-- start --

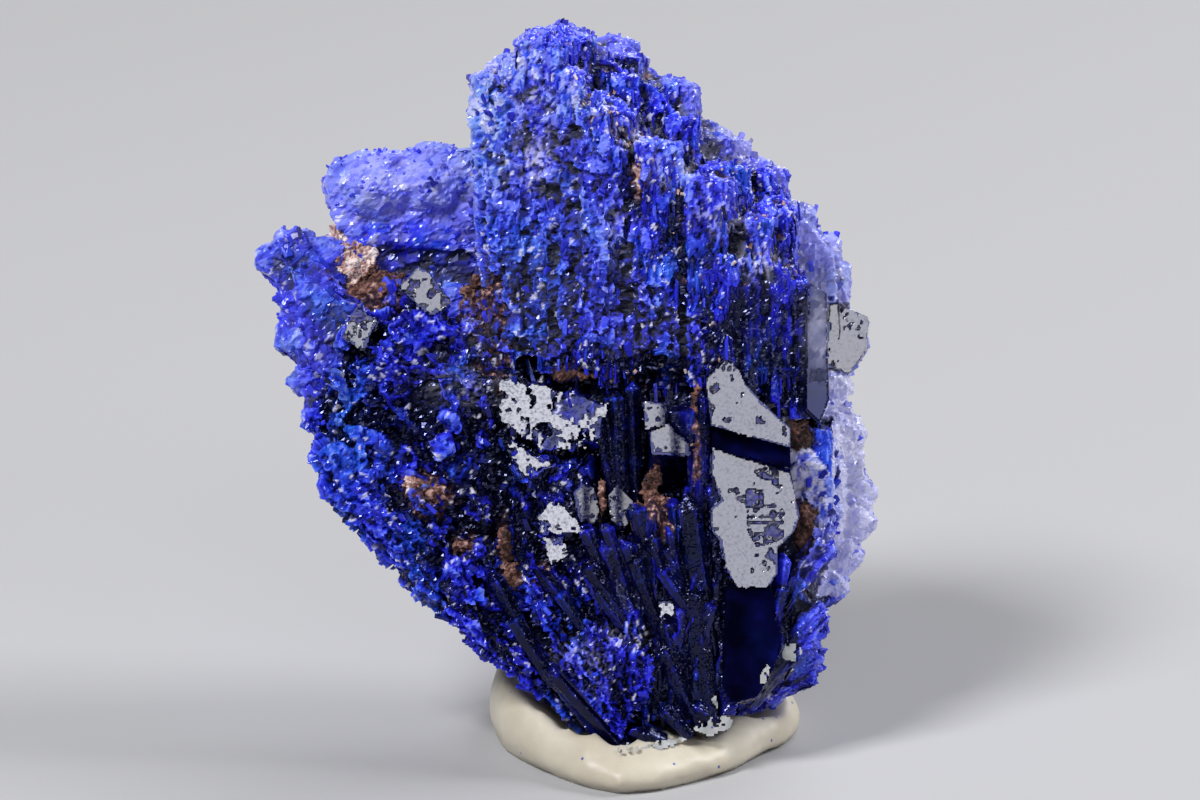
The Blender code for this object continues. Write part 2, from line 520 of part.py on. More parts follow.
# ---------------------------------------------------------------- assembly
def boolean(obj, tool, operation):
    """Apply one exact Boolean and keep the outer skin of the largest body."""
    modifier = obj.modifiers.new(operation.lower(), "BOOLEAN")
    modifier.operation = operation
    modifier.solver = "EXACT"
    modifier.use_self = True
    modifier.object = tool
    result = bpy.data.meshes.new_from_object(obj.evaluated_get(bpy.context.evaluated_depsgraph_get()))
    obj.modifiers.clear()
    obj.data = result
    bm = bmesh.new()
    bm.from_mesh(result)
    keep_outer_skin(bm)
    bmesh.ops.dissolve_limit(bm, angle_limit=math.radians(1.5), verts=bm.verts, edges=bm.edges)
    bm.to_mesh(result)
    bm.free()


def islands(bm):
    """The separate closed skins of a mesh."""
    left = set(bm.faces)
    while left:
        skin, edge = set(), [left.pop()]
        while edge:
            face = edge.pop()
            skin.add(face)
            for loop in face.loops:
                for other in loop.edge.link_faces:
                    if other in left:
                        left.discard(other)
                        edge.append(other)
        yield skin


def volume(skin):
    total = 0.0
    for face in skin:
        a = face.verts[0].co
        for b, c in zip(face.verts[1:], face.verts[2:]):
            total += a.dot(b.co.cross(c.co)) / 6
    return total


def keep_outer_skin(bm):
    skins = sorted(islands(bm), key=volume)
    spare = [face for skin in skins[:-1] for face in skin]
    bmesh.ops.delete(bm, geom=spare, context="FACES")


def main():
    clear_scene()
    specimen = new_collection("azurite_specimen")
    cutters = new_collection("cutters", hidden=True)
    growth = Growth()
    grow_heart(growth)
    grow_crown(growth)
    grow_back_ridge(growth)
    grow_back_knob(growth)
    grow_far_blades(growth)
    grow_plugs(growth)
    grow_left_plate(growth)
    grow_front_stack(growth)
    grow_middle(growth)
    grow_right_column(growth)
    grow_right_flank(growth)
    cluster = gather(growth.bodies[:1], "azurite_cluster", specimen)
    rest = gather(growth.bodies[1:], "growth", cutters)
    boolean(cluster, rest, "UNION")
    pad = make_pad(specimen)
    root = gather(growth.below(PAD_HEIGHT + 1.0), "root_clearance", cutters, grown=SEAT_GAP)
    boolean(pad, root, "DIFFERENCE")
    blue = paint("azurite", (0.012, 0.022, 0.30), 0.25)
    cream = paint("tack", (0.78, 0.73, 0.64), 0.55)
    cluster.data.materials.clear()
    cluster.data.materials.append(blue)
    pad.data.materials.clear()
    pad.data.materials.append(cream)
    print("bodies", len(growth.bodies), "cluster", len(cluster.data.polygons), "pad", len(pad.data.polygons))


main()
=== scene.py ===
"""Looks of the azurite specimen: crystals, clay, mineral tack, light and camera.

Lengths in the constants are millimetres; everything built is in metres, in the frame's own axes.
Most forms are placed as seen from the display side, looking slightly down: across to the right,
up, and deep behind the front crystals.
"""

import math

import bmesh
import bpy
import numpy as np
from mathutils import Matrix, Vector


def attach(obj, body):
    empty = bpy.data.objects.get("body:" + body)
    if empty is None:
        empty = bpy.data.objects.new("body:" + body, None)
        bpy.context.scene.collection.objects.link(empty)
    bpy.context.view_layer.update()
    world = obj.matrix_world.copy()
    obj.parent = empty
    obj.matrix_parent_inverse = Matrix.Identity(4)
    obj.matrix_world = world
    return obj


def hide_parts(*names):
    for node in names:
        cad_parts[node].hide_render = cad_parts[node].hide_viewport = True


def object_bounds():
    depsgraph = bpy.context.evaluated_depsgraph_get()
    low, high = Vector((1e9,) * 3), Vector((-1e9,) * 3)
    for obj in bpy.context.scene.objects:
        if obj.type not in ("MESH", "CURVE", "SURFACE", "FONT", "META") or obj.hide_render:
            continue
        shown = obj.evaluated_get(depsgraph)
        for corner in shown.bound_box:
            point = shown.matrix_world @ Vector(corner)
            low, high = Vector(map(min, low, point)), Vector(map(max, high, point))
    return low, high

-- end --

=== Requirements ===
Each line from the one bearing "pad.data.materials.clear()" through the one bearing "point = shown.matrix_world" is to be duplicated without change; all remaining lines are to be left out.

=== Solution for this problem ===
    pad.data.materials.clear()
    pad.data.materials.append(cream)
    print("bodies", len(growth.bodies), "cluster", len(cluster.data.polygons), "pad", len(pad.data.polygons))


main()
=== scene.py ===
"""Looks of the azurite specimen: crystals, clay, mineral tack, light and camera.

Lengths in the constants are millimetres; everything built is in metres, in the frame's own axes.
Most forms are placed as seen from the display side, looking slightly down: across to the right,
up, and deep behind the front crystals.
"""

import math

import bmesh
import bpy
import numpy as np
from mathutils import Matrix, Vector


def attach(obj, body):
    empty = bpy.data.objects.get("body:" + body)
    if empty is None:
        empty = bpy.data.objects.new("body:" + body, None)
        bpy.context.scene.collection.objects.link(empty)
    bpy.context.view_layer.update()
    world = obj.matrix_world.copy()
    obj.parent = empty
    obj.matrix_parent_inverse = Matrix.Identity(4)
    obj.matrix_world = world
    return obj


def hide_parts(*names):
    for node in names:
        cad_parts[node].hide_render = cad_parts[node].hide_viewport = True


def object_bounds():
    depsgraph = bpy.context.evaluated_depsgraph_get()
    low, high = Vector((1e9,) * 3), Vector((-1e9,) * 3)
    for obj in bpy.context.scene.objects:
        if obj.type not in ("MESH", "CURVE", "SURFACE", "FONT", "META") or obj.hide_render:
            continue
        shown = obj.evaluated_get(depsgraph)
        for corner in shown.bound_box:
            point = shown.matrix_world @ Vector(corner)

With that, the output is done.